Vibration tells you about the future. Bearing wear, imbalance, and misalignment show up in vibration signatures weeks before failure. Battery-powered wireless vibration sensors mount magnetically on a bearing housing and report over low-power radio, which makes them the rare predictive tool that works as well on a 1970s gearbox as on a new servo line. Picking the right type is its own topic, covered in vibration sensor types.
Counters and photoeyes measure truth at the discharge. A photoeye or proximity sensor at the outfeed counts actual parts, which converts directly into cycle time and throughput. Paired with run state from the clamp, you get the difference between "running" and "running well," which is the heart of machine monitoring.
The panel still speaks, if you listen at the right layer. Many "unconnected" machines actually have a controller from the 1990s with a serial port speaking Modbus RTU or a vendor protocol. A protocol gateway converts that to modern transports for a few hundred dollars, and suddenly the machine is Tier 3, not Tier 4, in the connectivity tier model. Always check the panel before buying sensors; the cheapest retrofit is the port someone forgot was there.
Two smaller options round out the kit. Panel power meters measure energy per part, which doubles as a process anomaly detector: a cycle that draws more energy than its neighbors usually has a story. And modern smart sensors increasingly combine sensing, thresholds, and radio in one housing, which shrinks the install to a magnet and an app. Neither is where you start, but both extend the same principle: measure the machine's side effects, and the machine does not need to cooperate.
How do retrofit signals get into your data platform?
The same way everything else does. Retrofit sensors report to a nearby gateway, wired as 4-20 mA or discrete inputs into a small I/O module, or wireless to a radio receiver. The gateway timestamps, names, and publishes the signals over MQTT exactly as it does for PLC tags, so downstream systems cannot tell a 1985 press from a new line. The plumbing details are the same ones covered in connecting PLC data to the cloud: outbound-only, buffered, report by exception.
The naming step matters more on retrofits than anywhere else. A PLC tag at least has a name; a current clamp has nothing until you give it one. Name signals by machine and meaning, not by sensor serial number, and fold them into the same hierarchy as the rest of the floor so the old machines appear next to the new ones in every view.
How do you run a legacy retrofit project?
- Audit the fleet. For each machine: controller and ports if any, stack light, motor size, mechanical output.

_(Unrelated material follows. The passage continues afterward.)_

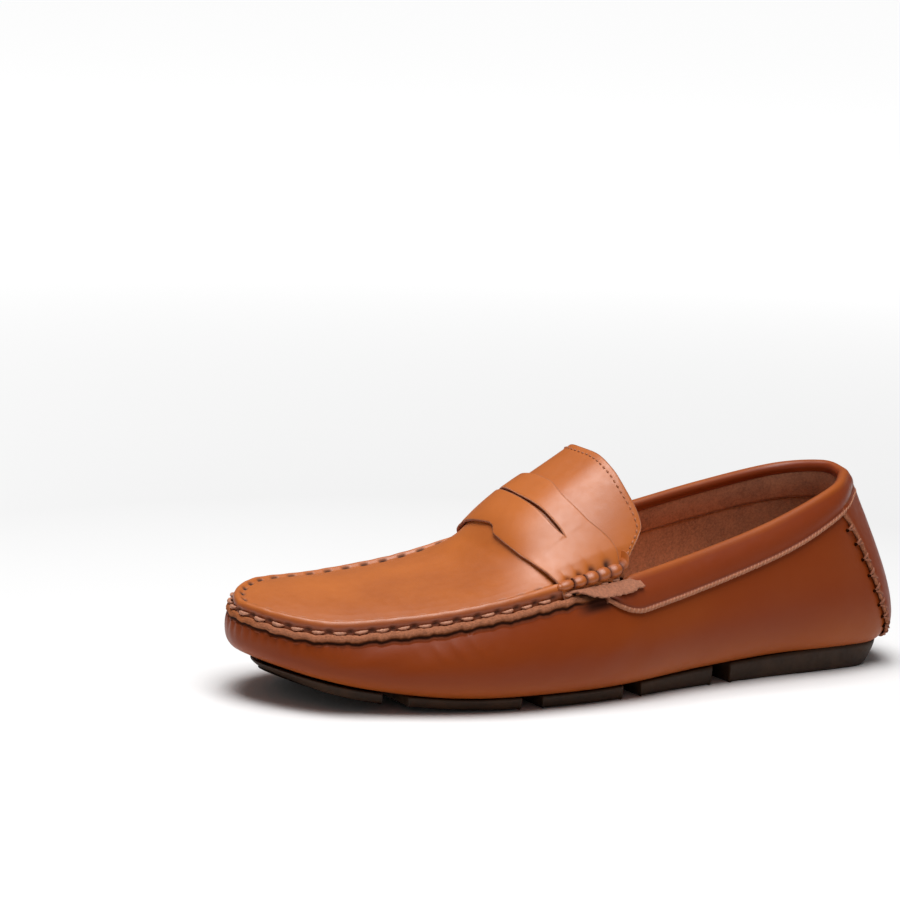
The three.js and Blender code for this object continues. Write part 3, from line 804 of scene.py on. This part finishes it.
def make_apron():
    u = np.unique(np.concatenate([np.linspace(0, 0.045, 28), np.linspace(0.045, 1, 300)]))
    side = np.concatenate([np.linspace(0, 0.8, 22)[:-1], 1 - 0.2 * np.linspace(1, 0, 34)**1.15])
    w = np.concatenate([-side[::-1], side[1:]])
    uu, ww = np.meshgrid(u, w, indexing="ij")
    uu = tongue_edge(uu, ww)
    plain = instep(uu, ww)
    distance, index = nearest_seam(plain)
    arc = SEAM_ARC[index]
    inward, height = edge_section(distance)
    fade = bead_fade(uu)
    inward = inward * fade + distance * (1 - fade)
    height = height * fade + soft_height(distance) * (1 - fade)
    hole = np.exp(-((arc / STITCH - np.round(arc / STITCH)) * STITCH / 1.5)**2)
    row = np.exp(-((height - 0.35) / 0.85)**2) * (distance < 2.2) * fade
    inward = inward + row * (0.25 + 0.75 * hole)
    bead = np.exp(-((distance - 2.6) / 1.2)**2) * fade
    height = height + 0.14 * uneven(arc * 1.3) * bead + 0.1 * (stitch_wave(arc, STITCH) - 0.5) * bead
    grid = plain + SEAM_OUT[index] * (distance - inward)[..., None]
    grid[..., 2] += height
    crease = np.exp(-((distance - 4.7) / 0.5)**2) * fade * smooth(0, 0.02, uu)
    grid[..., 2] -= 0.16 * crease
    inner_hole = np.exp(-((arc / STITCH - np.floor(arc / STITCH) - 0.5) * STITCH / 1.7)**4)
    pricked = np.exp(-((distance - 4.4) / 0.75)**2) * inner_hole * fade * (uu > 0.01)
    grid[..., 2] -= 0.5 * pricked
    # Painted shade on the rim's side face; the stitch row, its holes, the crease inside the bead and the
    # pricked holes are darkened as painted shade.
    deep_tone_and_painted_shade = 0.6 * smooth(2.1, 1.3, distance) * fade
    dark = np.clip(row * (0.12 + 0.6 * hole), 0, 0.9) + 0.12 * crease + 0.95 * pricked
    values = {"deep_tone_and_painted_shade": deep_tone_and_painted_shade, "dark": np.clip(dark, 0, 1)}
    piece = leather_sheet("apron_leather", grid, grid_faces(*uu.shape)[:, ::-1], leather, LEATHER, values)
    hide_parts("apron")


def soft_height(distance):
    """Height over the seam where the vamp runs down under the strap without a bead."""
    return np.interp(distance, [0, 2, 4, 8, 200], [-1, 1.6, 3.2, 4.4, 4.5])


def vamp_surface(u, w, off=0.0):
    """The vamp and tongue with the rim faded out, lifted off along its normal."""
    def point(uu, ww):
        plain = instep(uu, ww)
        distance, _ = nearest_seam(plain)
        plain[..., 2] += soft_height(distance)
        return plain
    u, w = np.broadcast_arrays(np.asarray(u, float), np.asarray(w, float))
    base = point(u, w)
    if np.ndim(off) == 0 and off == 0:
        return base
    step = 0.01
    along = point(u + step, w) - point(u - step, w)
    across = point(u, np.clip(w + step, -1, 1)) - point(u, np.clip(w - step, -1, 1))
    return base + unit(np.cross(across, along)) * np.asarray(off)[..., None]


# ------------------------------------------------------------------ seams

def make_apron_stitches():
    paths = []
    wobble = np.random.default_rng(5)
    for k in range(int(SEAM_ARC[-1] // STITCH)):
        middle = (k + 0.5) * STITCH
        place = to_a(middle)
        if min(place, 1 - place) < 0.3:
            continue
        half = 2.35 + wobble.uniform(-0.25, 0.25)
        share = np.linspace(-1, 1, 13)
        aa = to_a(middle + half * share)
        off = 1.0 - 1.6 * np.abs(share)**3.2
        point = wall(aa, 1.0) + outward(aa) * off[:, None]
        point[:, 2] += 0.1 + wobble.uniform(-0.12, 0.12) + 0.25 * share * wobble.uniform(-1, 1)
        paths.append(point)
    piece = thread_object("apron_seam_thread", paths, 0.8, thread)
    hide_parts("apron_thread")


# ------------------------------------------------------------------ collar

def band_depth(a):
    """Depth of the band's lower edge, drawn up in a curve at its two front ends."""
    a = np.abs(a)
    full = 9.2 + 3.8 * smooth(0.04, 0.14, a)
    return full - 7.5 * np.clip((a - 0.244) / 0.0236, 0, 1)**1.7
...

Sort into "has a hidden port" and "true retrofit."
- Convert the hidden ports first. Serial and Modbus conversions are the cheapest wins and need no new sensors.
- Fit current clamps across the true retrofits. Run state and utilization on the whole old fleet is the fastest broad payoff.
- Add stack light and counter sensing on the machines where downtime hurts most. Now you have state, faults, and counts on the machines that matter.
- Add vibration sensing on the assets that would hurt worst to lose. Gearboxes, main spindles, big fans: the failures that take weeks to recover from.
- Feed it all into one layer and put reason codes on top. Sensors say the machine stopped; operators say why. The pairing is what makes the data usable.
That last step is the honest limit of retrofits: a clamp knows the press stopped, but only the operator knows the die was being cleaned. Pairing automatic detection with quick human reason codes, on a tablet at the machine, is what separates plants that use their retrofit data from plants that collect it. The wider set of options for combining machine and human data is covered in machine data collection methods.
What does this cost, roughly?
Ranges, not quotes, and hardware only: split-core current clamps run from tens of dollars, plus a transmitter or I/O module typically in the low hundreds. Wireless vibration sensors typically land in the low-to-mid hundreds per point. Photoeyes and stack light sensors are tens to low hundreds. Protocol gateways for serial-to-Ethernet conversion are typically a few hundred. A practical full-machine kit, state plus counts plus faults, usually lands in the hundreds to low thousands per machine, which is two to four orders of magnitude below replacement. Installation is commonly an afternoon per machine, and clamp-on devices do not require modifying the machine's electrical system.
Where does Harmony AI fit?
Retrofitting mixed-vintage floors is exactly the situation Harmony AI was built for. Harmony AI connects the 1985 press and the new line into the same operational layer, alongside your digitized paperwork and existing software, with no rip-and-replace anywhere. And because Harmony AI deploys in person, the fleet audit above is something Harmony AI engineers do on your floor, machine by machine, rather than leaving you with a parts list. The CLS case study shows the result on a real plant: operations that used to live on paper and in memory becoming live, visible, and queryable, on the equipment they already owned. If you want to size the prize first, the ROI calculators will put a number on what dark downtime is costing you.
What do the standards say?
Retrofit connectivity leans on standards that are older and more stable than most of the machines:
- The 4-20 mA analog signal that most industrial sensors and transmitters use is defined by ANSI/ISA-50.00.01, first published in 1975, which is why a new transmitter still wires cleanly into decades-old instrumentation practice.
- Modbus was introduced in 1979 and has been an open protocol under the Modbus Organization since 2004; it remains the most common language hiding behind old panel doors.
- On the publishing side, MQTT (an OASIS standard, ISO/IEC 20922) and Eclipse Sparkplug (ISO/IEC 20237, published 2023) mean retrofit signals ride the same modern infrastructure as everything else.
The pattern to notice: the standards span fifty years, and they interoperate. That is the entire thesis of legacy connectivity. Old machines are not a dead end; they are just machines whose data path has not been built yet.